The good news is not just for some people. It’s for all people.
Angels herald this message. But they begin by sharing it with those outside the “inner circle” of the existing religious community. Even if the big bold letters on our church signs read “all are welcome,” people today aren’t buying it. We will need to follow Jesus’s lead in the incarnation, making word flesh, going out into our neighborhoods and networks, turning strangers into friends, sharing the good news that God loves all people, and that all means all. We will need to plant little new Christian communities in every nook and cranny of everyday life.
This is why communities like Higher Power Hour are so important. God often starts with those outsiders who we might be unintentionally excluding. The beginning point is withness, being with one another in authentic relationships. The usness of our withness is all inclusive. It includes everyone in the circle, no matter who their stated higher power might be. We slowly build relationships with strangers in our everyday lives and create communities of healing where “good news” is actually “breaking news.”

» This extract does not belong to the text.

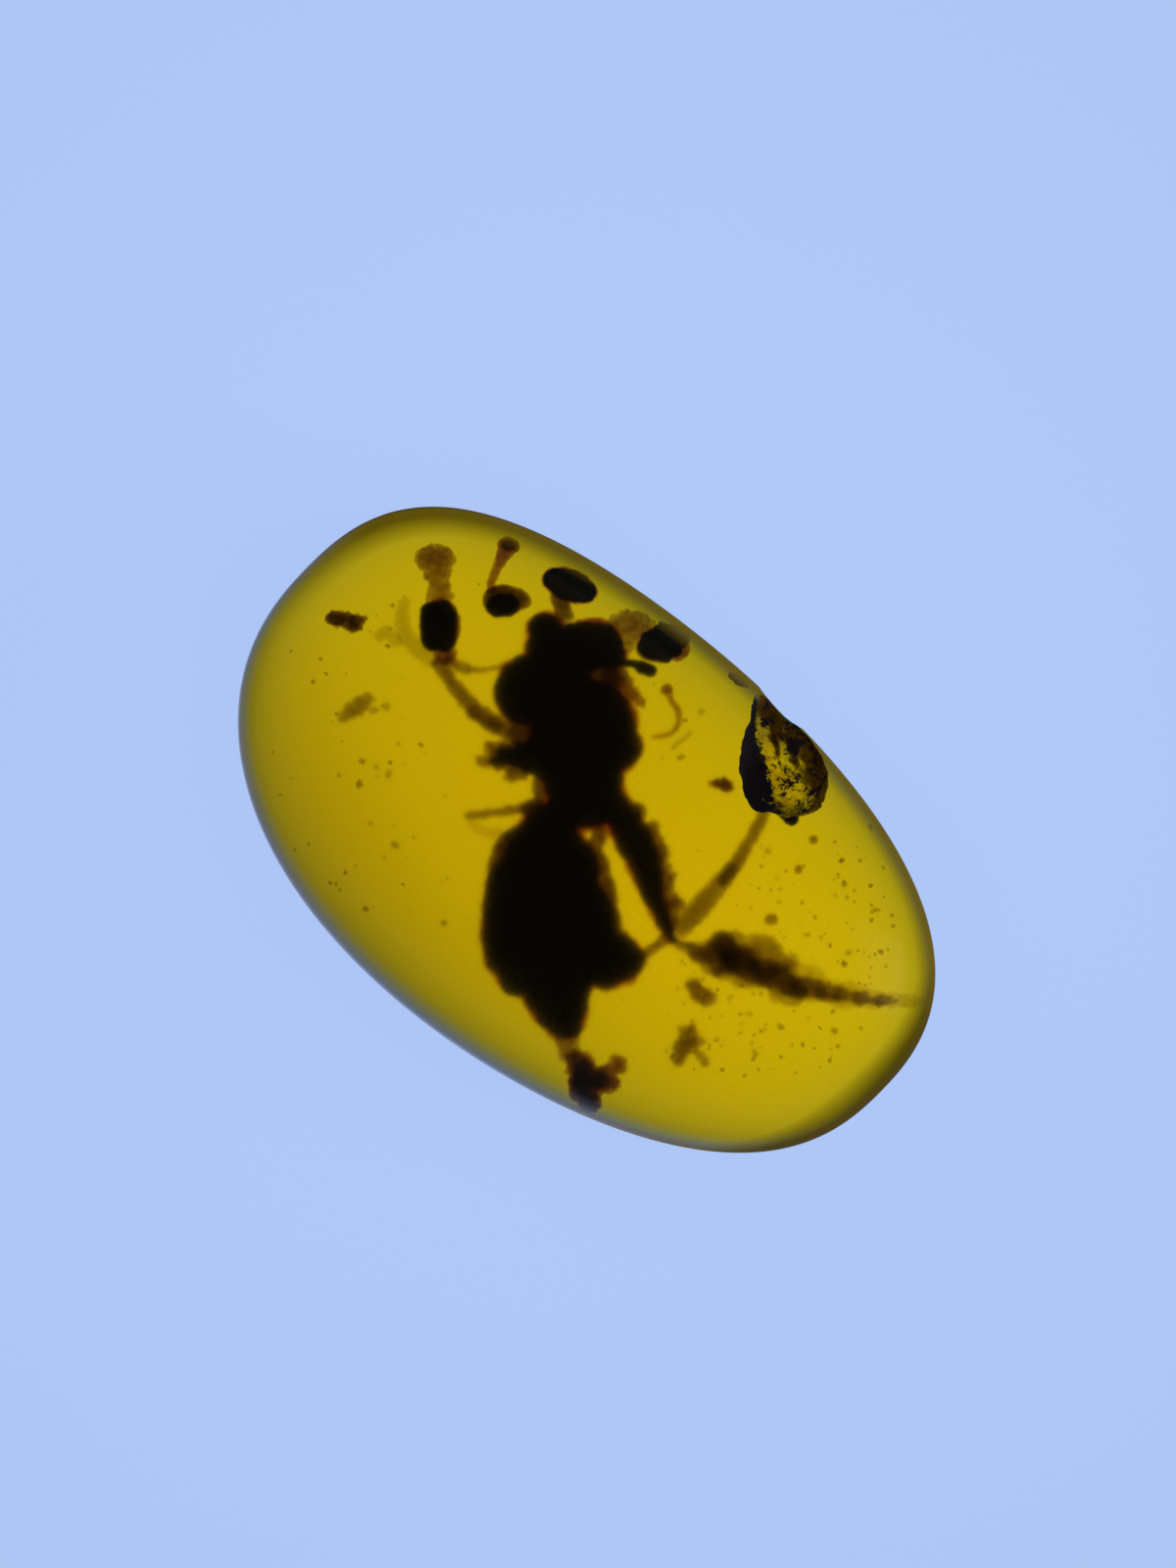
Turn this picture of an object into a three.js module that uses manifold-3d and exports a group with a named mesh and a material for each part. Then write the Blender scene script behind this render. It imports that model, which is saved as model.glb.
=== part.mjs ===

I wish we would stop putting so much time into Christmas Eve services and dedicate a portion of that energy into being the flesh and blood message of Christmas to friends, co-workers, and neighbors. I dream of a church that starts where Jesus started. Not in pristine temples where candlelight flickers in the stained glass. But rather with the unsheltered ones shivering in sleeping bags just outside those hallowed walls.
Jesus, the disinherited one, born to refuge parents in utter obscurity, who’s coming was announced by shepherds in the fields and gentile Magi who came from afar. Perhaps if we started there, the world would take seriously the heartbeat of our message again. That Jesus is “good news for all people.”